EXERCISE PROMPT:
Restate the whole listing exactly.

INFORMATION PROVIDED:

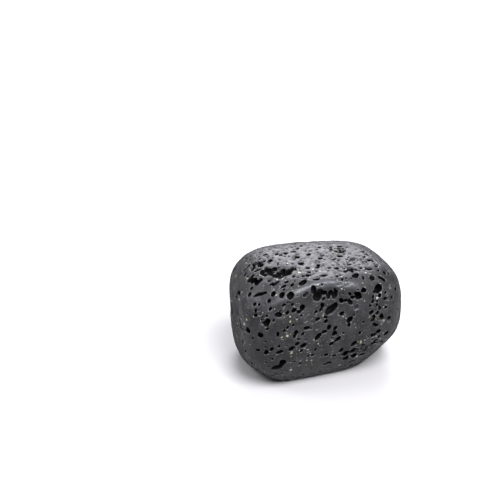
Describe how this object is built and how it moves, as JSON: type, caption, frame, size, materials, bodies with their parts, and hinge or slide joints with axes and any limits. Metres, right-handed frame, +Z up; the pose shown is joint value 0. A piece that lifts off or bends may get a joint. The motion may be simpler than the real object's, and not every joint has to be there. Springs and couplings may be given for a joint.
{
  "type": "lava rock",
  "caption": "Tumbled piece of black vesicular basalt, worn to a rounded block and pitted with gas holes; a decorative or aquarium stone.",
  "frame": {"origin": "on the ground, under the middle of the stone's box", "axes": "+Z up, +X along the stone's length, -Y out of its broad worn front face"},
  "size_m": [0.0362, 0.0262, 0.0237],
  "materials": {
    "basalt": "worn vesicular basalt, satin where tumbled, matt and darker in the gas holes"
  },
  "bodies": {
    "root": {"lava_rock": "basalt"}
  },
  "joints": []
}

FINAL ANSWER:
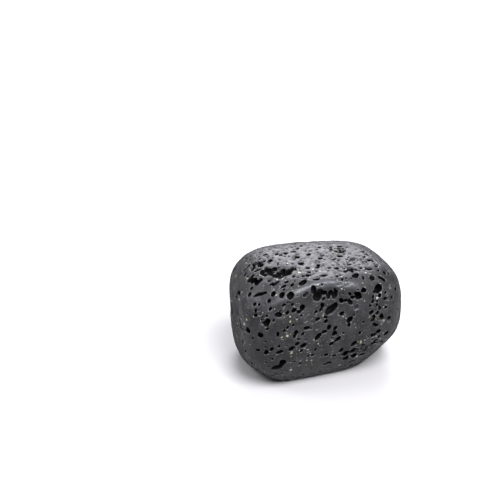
Describe how this object is built and how it moves, as JSON: type, caption, frame, size, materials, bodies with their parts, and hinge or slide joints with axes and any limits. Metres, right-handed frame, +Z up; the pose shown is joint value 0. A piece that lifts off or bends may get a joint. The motion may be simpler than the real object's, and not every joint has to be there. Springs and couplings may be given for a joint.
{
  "type": "lava rock",
  "caption": "Tumbled piece of black vesicular basalt, worn to a rounded block and pitted with gas holes; a decorative or aquarium stone.",
  "frame": {"origin": "on the ground, under the middle of the stone's box", "axes": "+Z up, +X along the stone's length, -Y out of its broad worn front face"},
  "size_m": [0.0362, 0.0262, 0.0237],
  "materials": {
    "basalt": "worn vesicular basalt, satin where tumbled, matt and darker in the gas holes"
  },
  "bodies": {
    "root": {"lava_rock": "basalt"}
  },
  "joints": []
}